The first models that took this combined approach to bearing life prediction were published in the mid- 20th century, with SKF scientists at the forefront of their development. “Those early papers introduced basic concepts that we still use today,” says Morales. “Things like the difference between the static and dynamic capacity of a bearing.”

Prediction at the limit

Over the next 50 years, advances in theoretical understanding and practical experience, paved the way for more sophisticated models. In the 1980s, for example, engineers figured out how to account for the fatigue limit in predicting bearing life – a stress level below which very little fatigue accumulates in the material.

“All these 20th century models were based mainly on subsurface fatigue,” Morales explains. “But thanks to advances in manufacturing technology, such as the introduction of very clean steels, the subsurface fatigue challenge has been largely solved.” Today, most bearing failures are triggered by a problem on the surface, such as including poor lubrication, contamination, frictional heat, or electrical damage.

And the surface was something Guillermo Morales knew a lot about. After earning bachelor’s and master’s degrees in mechanical engineering in his native Mexico, he traveled to the University of Cambridge, UK, to pursue a Ph.D. in tribology: the science of friction, lubrication, and wear.

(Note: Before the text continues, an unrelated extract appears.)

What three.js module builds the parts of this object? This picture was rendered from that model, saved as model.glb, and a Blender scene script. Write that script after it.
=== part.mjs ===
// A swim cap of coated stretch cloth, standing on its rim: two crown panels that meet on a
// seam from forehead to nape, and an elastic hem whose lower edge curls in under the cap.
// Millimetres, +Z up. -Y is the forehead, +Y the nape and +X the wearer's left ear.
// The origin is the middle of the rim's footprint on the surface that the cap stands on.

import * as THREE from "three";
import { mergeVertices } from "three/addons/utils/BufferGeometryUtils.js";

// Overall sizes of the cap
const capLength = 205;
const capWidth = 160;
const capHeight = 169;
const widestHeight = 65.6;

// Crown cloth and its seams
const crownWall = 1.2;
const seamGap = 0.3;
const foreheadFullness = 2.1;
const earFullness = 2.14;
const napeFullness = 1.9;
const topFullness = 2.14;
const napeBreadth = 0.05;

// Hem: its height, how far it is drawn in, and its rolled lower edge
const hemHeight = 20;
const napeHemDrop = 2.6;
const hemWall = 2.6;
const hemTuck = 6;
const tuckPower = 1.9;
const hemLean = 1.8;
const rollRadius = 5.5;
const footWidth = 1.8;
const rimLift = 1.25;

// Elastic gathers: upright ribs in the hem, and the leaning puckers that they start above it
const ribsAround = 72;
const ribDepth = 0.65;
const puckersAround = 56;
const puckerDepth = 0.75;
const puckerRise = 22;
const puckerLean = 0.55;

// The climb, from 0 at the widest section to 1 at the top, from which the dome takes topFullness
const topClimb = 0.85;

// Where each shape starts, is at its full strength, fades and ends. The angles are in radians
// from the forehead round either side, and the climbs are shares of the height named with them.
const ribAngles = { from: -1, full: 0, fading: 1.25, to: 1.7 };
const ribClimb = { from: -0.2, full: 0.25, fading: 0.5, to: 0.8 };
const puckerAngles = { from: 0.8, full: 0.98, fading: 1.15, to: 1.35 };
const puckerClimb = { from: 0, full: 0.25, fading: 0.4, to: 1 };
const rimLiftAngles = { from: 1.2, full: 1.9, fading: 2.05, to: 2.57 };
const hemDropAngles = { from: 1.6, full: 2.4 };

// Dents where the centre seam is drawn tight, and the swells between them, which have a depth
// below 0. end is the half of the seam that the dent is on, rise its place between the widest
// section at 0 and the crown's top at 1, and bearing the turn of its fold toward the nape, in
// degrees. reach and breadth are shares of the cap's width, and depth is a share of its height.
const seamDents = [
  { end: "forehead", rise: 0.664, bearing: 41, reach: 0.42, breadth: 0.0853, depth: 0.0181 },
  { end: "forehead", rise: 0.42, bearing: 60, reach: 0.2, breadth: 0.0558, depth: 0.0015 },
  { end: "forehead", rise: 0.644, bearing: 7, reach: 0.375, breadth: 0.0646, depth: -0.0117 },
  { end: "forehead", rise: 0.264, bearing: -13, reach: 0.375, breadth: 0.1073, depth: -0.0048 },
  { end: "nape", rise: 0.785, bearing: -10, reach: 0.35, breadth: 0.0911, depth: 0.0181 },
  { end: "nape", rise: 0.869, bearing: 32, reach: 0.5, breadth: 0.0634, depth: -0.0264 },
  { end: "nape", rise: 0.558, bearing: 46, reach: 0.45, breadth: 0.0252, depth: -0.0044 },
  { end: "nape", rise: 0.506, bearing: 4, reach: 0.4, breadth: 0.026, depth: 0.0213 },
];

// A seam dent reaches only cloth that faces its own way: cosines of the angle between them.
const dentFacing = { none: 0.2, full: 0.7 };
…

“My Ph.D. work was trying to model the effect and behavior of roughness in lubricated contacts,” he says. “In tribology, ‘roughness’ is a general way of describing any microgeometric feature. It can be a scratch, an indentation, or a texture on the surface.” Such surface patterns are a headache for tribologists because they disrupt the thin films of lubricant that allow mechanical components to move smoothly over long periods of time.

But roughness is difficult to model. “People used to do numerical work to model roughness,” recalls Morales, “but it’s a very hard, time-consuming problem for a computer. You need a system of five equations with five unknowns distributed in time and space.”

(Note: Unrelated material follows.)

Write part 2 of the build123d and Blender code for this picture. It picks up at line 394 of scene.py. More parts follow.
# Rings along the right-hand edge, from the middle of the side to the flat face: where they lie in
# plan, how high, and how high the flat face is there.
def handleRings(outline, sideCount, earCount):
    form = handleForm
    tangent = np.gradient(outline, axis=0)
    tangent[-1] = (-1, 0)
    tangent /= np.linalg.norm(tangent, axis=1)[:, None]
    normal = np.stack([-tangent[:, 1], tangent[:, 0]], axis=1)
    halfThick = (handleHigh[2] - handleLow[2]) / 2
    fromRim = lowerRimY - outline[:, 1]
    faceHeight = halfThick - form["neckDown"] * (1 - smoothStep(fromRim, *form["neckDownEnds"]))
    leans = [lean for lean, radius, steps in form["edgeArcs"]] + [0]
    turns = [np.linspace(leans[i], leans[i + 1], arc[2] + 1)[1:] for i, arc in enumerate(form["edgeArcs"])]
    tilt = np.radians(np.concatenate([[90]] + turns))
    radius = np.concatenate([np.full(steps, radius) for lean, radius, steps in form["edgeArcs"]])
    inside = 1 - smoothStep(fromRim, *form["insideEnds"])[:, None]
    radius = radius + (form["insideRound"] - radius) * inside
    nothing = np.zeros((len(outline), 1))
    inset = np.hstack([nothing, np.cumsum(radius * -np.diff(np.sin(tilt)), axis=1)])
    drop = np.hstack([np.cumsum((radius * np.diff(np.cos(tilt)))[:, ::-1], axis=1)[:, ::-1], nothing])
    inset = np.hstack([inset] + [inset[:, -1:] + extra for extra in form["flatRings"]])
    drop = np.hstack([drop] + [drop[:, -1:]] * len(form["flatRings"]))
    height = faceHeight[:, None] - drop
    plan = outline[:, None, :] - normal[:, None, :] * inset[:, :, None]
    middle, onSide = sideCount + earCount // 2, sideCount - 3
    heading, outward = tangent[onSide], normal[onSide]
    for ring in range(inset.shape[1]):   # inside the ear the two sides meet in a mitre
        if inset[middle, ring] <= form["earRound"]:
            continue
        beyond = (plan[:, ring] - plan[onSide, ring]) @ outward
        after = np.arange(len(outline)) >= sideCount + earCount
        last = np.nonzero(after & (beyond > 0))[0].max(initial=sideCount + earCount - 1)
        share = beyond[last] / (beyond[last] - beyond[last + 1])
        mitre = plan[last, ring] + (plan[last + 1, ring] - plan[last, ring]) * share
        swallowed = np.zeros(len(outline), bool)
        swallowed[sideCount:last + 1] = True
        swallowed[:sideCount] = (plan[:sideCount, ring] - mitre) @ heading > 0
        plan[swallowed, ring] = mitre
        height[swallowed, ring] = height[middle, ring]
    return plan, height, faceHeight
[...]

The key to Morales’ dissertation was to find a simpler, faster way to tackle the complex mathematics of roughness. He did so by breaking it down into sinusoidal “waves”. This dramatically simplified the calculations required, while still allowing any type of surface imperfection to be modeled as a collection of different waves.

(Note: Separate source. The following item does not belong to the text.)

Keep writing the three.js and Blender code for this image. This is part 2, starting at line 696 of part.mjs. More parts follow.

Morales joined SKF’s research laboratory in January 2000 and immediately began to study the impact of surface issues in bearings. One early project simulated bearing performance in mixed lubrication environments, where contamination or lack of lubricant creates areas of direct metal-to-metal contact within a bearing. Another evaluated the effect on bearing life of the small indentations that can occur if a bearing is mishandled during manufacturing, shipping, or assembly.

Time to generalize

Fast forward a few years, Morales and his colleagues were successfully applying mixed lubrication and surface damage models to a wide range of problems within SKF and for its customers. In 2012, a new technical director approached Morales with a bigger challenge. “He said our bearing life models were useful, but they were too rigid,” recalls Morales.

“It takes too much effort to adapt the model to a different problem or to integrate new knowledge.” The technical director’s request was simple, but daunting. Could Morales and his team take what they had learned about the effect of surface conditions on bearing life and build a general-purpose model that would better predict bearing life in the real world?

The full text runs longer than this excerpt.